On most occasions, the poor bombing and navigational devices of the Night Witches prevented them from dealing any heavy damage to the enemy. But on the night of 25 October, 1942, a bomb strike set ablaze a fuel depot at the enemy airfield of Armavir. The fire spread, and six Ju-88 night fighters and He-111 bombers of KG 51 were destroyed. Only one aircraft escaped damage. This led to the quick withdrawal of KG 51 to the Kerch Peninsula. On 6 January, 1943, the 588th received the acknowledgment of its members' meritorious service and was awarded the new title of '46th Taman Guards Night Bomber Aviation Regiment'. Soviet statistics show this unit to have flown about 23,672 sorties and is credited with dropping 3,000 tons of bombs6. Twenty-three airwomen of this regiment were awarded the Gold Star of the Hero of the Soviet Union, and it was the most highly decorated regiment in the entire Soviet Air Force: each pilot had flown at least 1,000 missions.
A Tribute in Flowers
After the war, a number of the women continued to fly, some as test pilots. Others retired to a quiet life or returned to work, either in factories or on farms. In spite of the danger and their heavy losses, most of the women later described their combat experience as the most exciting time of their lives. They endured loss of family and homes in their absence, met and lost lovers and husbands, and were often wounded or killed in action.

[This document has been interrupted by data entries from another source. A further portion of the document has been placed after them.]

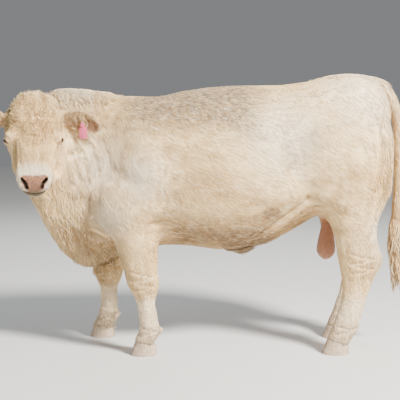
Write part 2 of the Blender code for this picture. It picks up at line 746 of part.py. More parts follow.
def prism(name, outline, half_width, place):
    """A slab: an outline in the X and Z of place, as wide as half_width to each side along its Y."""
    mesh = bmesh.new()
    near = [mesh.verts.new(place @ Vector((x, -half_width, z))) for x, z in outline]
    far = [mesh.verts.new(place @ Vector((x, half_width, z))) for x, z in outline]
    mesh.faces.new(near)
    mesh.faces.new(far[::-1])
    for k in range(len(outline)):
        after = (k + 1) % len(outline)
        mesh.faces.new((near[after], near[k], far[k], far[after]))
    bmesh.ops.recalc_face_normals(mesh, faces=mesh.faces)
    return add_object(name, mesh)


def copy_of(obj, name):
    copy = obj.copy()
    copy.data = obj.data.copy()
    copy.name = name
    bpy.context.scene.collection.objects.link(copy)
    return copy


def part_off(name, body, cutter):
    """Cuts the piece inside the cutter off the body, with a thin gap between them."""
    piece = copy_of(body, name)
    boolean(piece, cutter, "INTERSECT", "MANIFOLD")
    wider = grown(cutter)
    boolean(body, wider, "DIFFERENCE", "MANIFOLD")
    remove(wider)
    remove(cutter)
    keep_largest(piece)
    keep_largest(body)
    return piece


def seat(body, piece):
    """Cuts a seat for the piece in the body, a thin gap larger than the piece."""
    wider = grown(piece)
    boolean(body, wider, "DIFFERENCE", "MANIFOLD")
    remove(wider)
    keep_largest(body)


# The head's cut in its own along and out: behind the poll, down to the throat, and under the jaw
HEAD_CUT = (
    (-0.050, 0.200),
    (-0.050, 0.050),
    (0.085, -0.226),
    (0.300, -0.226),
    (0.420, -0.260),
    (0.620, -0.260),
    (0.620, 0.200),
)
HEAD_CUT_HALF = 0.156
# The neck's cut in x and z: before the shoulder, from the withers to behind the brisket
NECK_CUT = (
    (-0.360, 1.600),
    (-0.360, 1.400),
    (-0.500, 0.780),
    (-0.560, 0.560),
    (-0.560, 0.300),
    (-1.300, 0.300),
    (-1.300, 1.600),
)
FORE_TOP = 0.600
HIND_TOP = 0.625
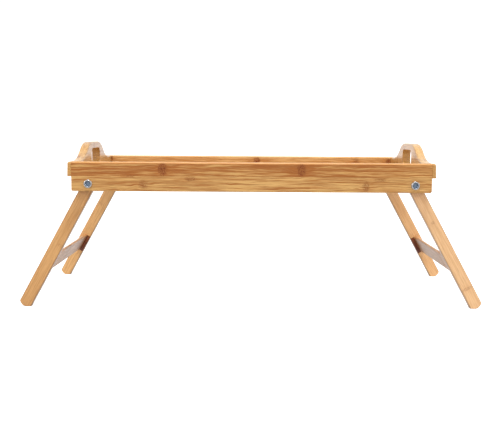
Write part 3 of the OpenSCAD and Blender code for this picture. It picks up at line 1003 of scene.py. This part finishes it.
def make_studio():
    """White all round. Reflections find it bright behind the object and dim on the front side."""
    world = bpy.data.worlds.new("studio")
    SCENE.world = world
    SCENE.view_settings.view_transform = "Standard"
    g = Graph(world)
    to_back = g.split(g.node("ShaderNodeTexCoord", {}, "Generated"))["Y"]
    gloss = g.fade(to_back, -0.2, 0.6, GLOSS_FRONT, GLOSS_BACK)
    g.feed(g.shader.inputs["Color"], WHITE)
    g.feed(g.shader.inputs["Strength"], by_ray(g, WORLD_SEEN, gloss, WORLD_LIGHT))
    for name, towards, strength, size_deg in LAMPS:
        lamp(name, towards, strength, size_deg)


def floor_material():
    """Matt white that fades into the world. It is clear from below, to show the object's underside."""
    g = Graph(bpy.data.materials.new("pale_floor"))
    place = g.object_mm()
    speck = g.noise(g.vector("MULTIPLY", place, (0.05, 0.05, 0.05)), 2.0)
    from_front = g.vector("DOT_PRODUCT", place, (0, 1, 0), out="Value")
    gloss = g.fade(from_front, -500, 200, 0.0, FLOOR_GLOSS)
    g.feed(g.shader.inputs["Base Color"], g.mix(speck, *FLOOR_TINTS))
    g.feed(g.shader.inputs["Roughness"], 0.9)
    g.feed(g.shader.inputs["Specular IOR Level"], 0.1)
    g.feed(g.shader.inputs["Emission Color"], WHITE)
    g.feed(g.shader.inputs["Emission Strength"], by_ray(g, FLOOR_SEEN, gloss, 0.0))
    clear = g.tree.nodes.new("ShaderNodeBsdfTransparent")
    turned = g.tree.nodes.new("ShaderNodeNewGeometry")
    either = g.tree.nodes.new("ShaderNodeMixShader")
    g.feed(either.inputs[0], turned.outputs["Backfacing"])
    g.feed(either.inputs[1], g.shader.outputs[0])
    g.feed(either.inputs[2], clear.outputs[0])
    g.feed(g.tree.nodes["Material Output"].inputs["Surface"], either.outputs[0])
    return g.owner


def make_floor():
    """A wide plain floor, just under the soles."""
    corners = [(x * FLOOR_HALF, y * FLOOR_HALF, FLOOR_Z) for x, y in ((-1, -1), (1, -1), (1, 1), (-1, 1))]
    mesh = bpy.data.meshes.new("floor")
    mesh.from_pydata(corners, [], [(0, 1, 2, 3)])
    mesh.materials.append(floor_material())
    floor = bpy.data.objects.new("floor", mesh)
    SCENE.collection.objects.link(floor)


make_camera()
build_object()
make_studio()
make_floor()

At night sometimes, I look up into the dark sky, close my eyes and picture myself as a girl at the controls of my bomber and I think, 'Nadya, how on earth did you do it?'
- Nadya Popova
A fitting tribute was made to the dedication of this unit's airwomen by the male Free French pilots of the Normandie-Niemen Fighter Regiment who often fought alongside the Night Witches:
Even if it were possible to gather and place at your feet all the flowers on earth, this would not constitute sufficient tribute to your valour.